TASK INPUTS:
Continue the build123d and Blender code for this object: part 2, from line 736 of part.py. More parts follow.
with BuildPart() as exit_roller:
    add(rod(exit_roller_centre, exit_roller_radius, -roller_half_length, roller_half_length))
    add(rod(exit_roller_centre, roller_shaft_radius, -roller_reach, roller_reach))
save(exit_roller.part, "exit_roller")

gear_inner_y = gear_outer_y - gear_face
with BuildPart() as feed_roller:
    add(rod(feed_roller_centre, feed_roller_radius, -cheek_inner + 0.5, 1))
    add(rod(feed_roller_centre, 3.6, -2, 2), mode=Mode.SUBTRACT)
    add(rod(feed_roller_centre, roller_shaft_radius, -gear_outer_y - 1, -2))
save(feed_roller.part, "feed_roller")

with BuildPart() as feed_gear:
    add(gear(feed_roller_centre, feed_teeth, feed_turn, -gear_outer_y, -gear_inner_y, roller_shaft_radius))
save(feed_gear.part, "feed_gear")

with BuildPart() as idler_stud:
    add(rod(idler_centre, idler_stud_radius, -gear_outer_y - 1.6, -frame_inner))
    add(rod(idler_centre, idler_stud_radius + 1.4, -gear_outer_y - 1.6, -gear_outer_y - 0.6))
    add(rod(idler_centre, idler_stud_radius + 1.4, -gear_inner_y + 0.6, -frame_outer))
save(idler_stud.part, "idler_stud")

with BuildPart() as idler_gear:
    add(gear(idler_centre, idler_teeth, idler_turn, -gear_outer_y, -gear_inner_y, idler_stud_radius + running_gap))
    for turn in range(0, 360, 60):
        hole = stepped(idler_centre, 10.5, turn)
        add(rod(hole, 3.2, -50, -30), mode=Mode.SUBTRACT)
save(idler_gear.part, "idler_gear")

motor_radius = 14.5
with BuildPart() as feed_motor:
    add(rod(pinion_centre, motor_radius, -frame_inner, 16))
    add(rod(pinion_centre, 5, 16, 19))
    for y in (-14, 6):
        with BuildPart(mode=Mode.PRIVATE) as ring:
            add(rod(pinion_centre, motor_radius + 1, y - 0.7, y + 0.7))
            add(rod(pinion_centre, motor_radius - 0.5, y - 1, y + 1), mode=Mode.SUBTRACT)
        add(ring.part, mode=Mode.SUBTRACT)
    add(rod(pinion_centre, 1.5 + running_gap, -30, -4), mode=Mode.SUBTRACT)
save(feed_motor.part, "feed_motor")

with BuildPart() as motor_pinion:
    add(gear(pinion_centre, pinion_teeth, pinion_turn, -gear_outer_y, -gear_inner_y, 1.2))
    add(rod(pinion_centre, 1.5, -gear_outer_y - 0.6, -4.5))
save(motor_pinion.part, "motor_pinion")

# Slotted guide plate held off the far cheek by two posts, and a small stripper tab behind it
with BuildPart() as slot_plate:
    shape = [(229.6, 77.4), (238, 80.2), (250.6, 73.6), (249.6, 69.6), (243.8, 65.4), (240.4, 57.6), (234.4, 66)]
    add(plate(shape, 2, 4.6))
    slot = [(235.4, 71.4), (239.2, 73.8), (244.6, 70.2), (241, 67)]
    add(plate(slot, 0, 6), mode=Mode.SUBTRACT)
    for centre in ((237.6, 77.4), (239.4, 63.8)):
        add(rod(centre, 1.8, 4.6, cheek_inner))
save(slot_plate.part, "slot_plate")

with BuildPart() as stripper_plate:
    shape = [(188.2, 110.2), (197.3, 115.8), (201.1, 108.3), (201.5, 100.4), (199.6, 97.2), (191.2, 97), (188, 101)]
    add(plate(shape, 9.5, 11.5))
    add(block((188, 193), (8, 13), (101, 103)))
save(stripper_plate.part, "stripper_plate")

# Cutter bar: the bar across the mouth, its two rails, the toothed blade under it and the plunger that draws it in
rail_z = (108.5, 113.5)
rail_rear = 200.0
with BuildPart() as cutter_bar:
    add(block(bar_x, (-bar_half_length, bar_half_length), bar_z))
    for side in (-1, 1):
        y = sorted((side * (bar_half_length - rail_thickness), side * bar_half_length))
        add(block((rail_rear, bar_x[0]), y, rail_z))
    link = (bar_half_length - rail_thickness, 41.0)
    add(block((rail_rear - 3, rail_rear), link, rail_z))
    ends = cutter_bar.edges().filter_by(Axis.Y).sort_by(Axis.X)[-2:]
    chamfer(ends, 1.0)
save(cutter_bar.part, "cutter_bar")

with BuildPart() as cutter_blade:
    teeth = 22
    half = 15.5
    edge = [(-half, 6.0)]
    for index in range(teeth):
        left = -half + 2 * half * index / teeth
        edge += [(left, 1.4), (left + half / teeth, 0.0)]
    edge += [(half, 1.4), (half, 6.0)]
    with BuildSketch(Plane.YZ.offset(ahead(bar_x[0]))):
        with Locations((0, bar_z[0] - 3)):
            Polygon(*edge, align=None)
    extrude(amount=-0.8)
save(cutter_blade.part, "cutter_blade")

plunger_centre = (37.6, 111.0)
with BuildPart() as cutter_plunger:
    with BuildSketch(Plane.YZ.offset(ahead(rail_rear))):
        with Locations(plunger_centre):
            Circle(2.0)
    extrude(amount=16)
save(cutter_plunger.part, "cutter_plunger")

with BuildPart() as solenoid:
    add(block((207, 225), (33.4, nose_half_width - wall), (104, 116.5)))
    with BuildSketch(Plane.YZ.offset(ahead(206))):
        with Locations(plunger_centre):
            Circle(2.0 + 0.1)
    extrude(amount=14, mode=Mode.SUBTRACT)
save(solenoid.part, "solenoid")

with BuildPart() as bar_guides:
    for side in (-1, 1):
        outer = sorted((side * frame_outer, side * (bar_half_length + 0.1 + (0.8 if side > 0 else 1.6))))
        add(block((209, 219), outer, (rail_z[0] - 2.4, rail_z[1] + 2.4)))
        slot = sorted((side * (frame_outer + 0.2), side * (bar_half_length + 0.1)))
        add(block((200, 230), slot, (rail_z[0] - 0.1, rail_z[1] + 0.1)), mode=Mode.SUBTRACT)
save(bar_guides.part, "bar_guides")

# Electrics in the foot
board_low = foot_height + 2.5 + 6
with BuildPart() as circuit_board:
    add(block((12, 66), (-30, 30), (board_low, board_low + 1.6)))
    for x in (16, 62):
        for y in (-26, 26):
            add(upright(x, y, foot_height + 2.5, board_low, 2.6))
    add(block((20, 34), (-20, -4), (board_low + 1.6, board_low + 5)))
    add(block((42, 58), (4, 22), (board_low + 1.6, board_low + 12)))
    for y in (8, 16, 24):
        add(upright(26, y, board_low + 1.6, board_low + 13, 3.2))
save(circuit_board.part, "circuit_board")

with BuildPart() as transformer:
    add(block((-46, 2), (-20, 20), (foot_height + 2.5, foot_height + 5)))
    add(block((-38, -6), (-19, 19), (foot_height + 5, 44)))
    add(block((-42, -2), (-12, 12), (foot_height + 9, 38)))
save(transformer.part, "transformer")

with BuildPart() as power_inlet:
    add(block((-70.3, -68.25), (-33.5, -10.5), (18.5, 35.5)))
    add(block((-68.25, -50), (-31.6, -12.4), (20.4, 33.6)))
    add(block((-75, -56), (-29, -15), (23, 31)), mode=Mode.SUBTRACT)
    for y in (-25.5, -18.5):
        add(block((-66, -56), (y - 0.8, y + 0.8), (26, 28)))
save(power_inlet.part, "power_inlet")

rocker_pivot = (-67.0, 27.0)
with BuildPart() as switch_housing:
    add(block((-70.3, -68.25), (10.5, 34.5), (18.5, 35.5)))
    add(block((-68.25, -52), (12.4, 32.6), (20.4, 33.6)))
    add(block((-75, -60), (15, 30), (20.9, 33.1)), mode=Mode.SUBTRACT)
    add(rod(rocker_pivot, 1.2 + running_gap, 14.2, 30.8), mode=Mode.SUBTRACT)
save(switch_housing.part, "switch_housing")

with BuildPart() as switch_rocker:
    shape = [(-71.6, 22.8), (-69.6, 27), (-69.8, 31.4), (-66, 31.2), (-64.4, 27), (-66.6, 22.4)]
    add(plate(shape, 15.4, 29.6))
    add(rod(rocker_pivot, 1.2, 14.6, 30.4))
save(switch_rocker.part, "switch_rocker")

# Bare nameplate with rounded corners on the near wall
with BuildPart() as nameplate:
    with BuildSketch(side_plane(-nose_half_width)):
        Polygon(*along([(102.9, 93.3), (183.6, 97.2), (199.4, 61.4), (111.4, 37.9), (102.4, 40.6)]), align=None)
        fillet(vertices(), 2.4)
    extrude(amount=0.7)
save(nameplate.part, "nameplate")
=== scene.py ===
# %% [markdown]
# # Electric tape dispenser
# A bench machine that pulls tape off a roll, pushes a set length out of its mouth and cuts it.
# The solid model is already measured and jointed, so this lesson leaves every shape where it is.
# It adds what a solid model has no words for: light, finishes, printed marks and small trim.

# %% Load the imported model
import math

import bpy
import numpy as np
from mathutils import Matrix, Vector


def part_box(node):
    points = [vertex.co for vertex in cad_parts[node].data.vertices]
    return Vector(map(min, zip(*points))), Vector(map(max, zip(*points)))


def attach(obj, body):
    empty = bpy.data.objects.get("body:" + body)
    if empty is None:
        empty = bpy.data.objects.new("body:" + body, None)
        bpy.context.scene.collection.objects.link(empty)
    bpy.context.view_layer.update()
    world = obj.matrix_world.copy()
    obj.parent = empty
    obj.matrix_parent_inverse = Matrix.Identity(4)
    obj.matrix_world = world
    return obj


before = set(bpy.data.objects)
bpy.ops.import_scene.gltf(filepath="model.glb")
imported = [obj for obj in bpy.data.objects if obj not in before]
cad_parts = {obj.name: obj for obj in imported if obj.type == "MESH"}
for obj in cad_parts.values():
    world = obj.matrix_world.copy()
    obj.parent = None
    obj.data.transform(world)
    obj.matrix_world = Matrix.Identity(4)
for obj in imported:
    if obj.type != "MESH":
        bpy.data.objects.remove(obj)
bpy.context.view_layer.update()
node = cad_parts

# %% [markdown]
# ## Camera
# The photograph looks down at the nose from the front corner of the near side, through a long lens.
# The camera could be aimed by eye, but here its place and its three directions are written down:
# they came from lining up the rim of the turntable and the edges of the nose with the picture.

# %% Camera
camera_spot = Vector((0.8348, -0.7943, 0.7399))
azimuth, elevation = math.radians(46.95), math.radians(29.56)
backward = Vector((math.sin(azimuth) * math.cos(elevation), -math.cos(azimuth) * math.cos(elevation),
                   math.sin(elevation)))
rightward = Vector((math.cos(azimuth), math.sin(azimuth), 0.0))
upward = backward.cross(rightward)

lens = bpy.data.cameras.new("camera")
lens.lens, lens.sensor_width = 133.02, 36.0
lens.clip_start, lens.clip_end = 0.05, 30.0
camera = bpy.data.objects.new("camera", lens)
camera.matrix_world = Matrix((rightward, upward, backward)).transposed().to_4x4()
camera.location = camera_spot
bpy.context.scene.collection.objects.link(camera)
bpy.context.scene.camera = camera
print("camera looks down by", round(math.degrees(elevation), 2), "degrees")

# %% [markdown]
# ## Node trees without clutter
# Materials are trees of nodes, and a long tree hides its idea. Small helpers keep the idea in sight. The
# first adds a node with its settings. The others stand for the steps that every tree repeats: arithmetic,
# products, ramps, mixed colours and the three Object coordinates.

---

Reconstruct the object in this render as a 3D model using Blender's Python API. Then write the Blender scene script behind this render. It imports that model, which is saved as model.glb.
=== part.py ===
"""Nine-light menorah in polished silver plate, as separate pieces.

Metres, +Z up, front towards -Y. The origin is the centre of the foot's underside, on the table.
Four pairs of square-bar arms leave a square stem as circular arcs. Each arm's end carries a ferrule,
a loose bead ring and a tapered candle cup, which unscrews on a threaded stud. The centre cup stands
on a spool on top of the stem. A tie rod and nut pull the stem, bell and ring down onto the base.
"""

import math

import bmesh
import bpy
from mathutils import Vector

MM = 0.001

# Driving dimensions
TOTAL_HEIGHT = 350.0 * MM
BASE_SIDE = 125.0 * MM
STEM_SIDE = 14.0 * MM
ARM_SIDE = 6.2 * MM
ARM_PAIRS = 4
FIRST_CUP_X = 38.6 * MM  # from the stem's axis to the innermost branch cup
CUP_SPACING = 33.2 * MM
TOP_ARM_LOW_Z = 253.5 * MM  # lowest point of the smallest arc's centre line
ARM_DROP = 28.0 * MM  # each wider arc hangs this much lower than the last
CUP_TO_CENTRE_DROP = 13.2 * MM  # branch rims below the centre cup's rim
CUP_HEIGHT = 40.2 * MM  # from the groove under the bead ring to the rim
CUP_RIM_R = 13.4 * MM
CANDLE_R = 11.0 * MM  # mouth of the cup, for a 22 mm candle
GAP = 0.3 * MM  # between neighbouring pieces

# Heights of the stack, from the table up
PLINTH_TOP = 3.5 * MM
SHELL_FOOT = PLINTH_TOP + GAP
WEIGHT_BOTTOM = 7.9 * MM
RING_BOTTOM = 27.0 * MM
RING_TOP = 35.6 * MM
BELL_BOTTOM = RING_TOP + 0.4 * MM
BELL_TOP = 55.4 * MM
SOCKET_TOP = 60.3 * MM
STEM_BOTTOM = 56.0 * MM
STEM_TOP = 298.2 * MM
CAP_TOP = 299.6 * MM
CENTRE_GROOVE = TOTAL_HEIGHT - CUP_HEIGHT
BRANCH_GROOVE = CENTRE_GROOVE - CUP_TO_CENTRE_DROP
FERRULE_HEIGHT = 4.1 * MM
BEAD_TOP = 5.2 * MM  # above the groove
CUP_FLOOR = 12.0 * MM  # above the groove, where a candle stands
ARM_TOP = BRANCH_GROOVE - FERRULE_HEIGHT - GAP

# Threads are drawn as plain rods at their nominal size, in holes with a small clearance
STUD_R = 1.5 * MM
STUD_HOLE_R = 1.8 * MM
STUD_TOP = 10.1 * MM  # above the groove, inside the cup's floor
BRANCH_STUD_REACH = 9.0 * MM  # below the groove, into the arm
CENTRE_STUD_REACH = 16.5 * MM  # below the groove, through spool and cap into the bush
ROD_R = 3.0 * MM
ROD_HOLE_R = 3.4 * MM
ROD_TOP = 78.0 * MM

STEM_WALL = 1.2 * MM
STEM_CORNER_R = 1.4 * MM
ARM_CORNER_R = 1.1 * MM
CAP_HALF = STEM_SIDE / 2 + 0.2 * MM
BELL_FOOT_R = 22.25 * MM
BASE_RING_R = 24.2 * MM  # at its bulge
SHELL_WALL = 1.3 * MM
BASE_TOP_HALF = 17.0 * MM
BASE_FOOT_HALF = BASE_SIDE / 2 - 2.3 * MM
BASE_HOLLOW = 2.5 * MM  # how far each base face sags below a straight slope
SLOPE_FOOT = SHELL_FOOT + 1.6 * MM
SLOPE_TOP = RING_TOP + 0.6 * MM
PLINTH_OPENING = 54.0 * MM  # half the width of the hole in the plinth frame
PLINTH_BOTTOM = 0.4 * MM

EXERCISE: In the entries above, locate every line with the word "from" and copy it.

FULL SOLUTION:
Continue the build123d and Blender code for this object: part 2, from line 736 of part.py. More parts follow.
from mathutils import Matrix, Vector
# The photograph looks down at the nose from the front corner of the near side, through a long lens.
# they came from lining up the rim of the turntable and the edges of the nose with the picture.
from mathutils import Vector
FIRST_CUP_X = 38.6 * MM  # from the stem's axis to the innermost branch cup
CUP_HEIGHT = 40.2 * MM  # from the groove under the bead ring to the rim
# Heights of the stack, from the table up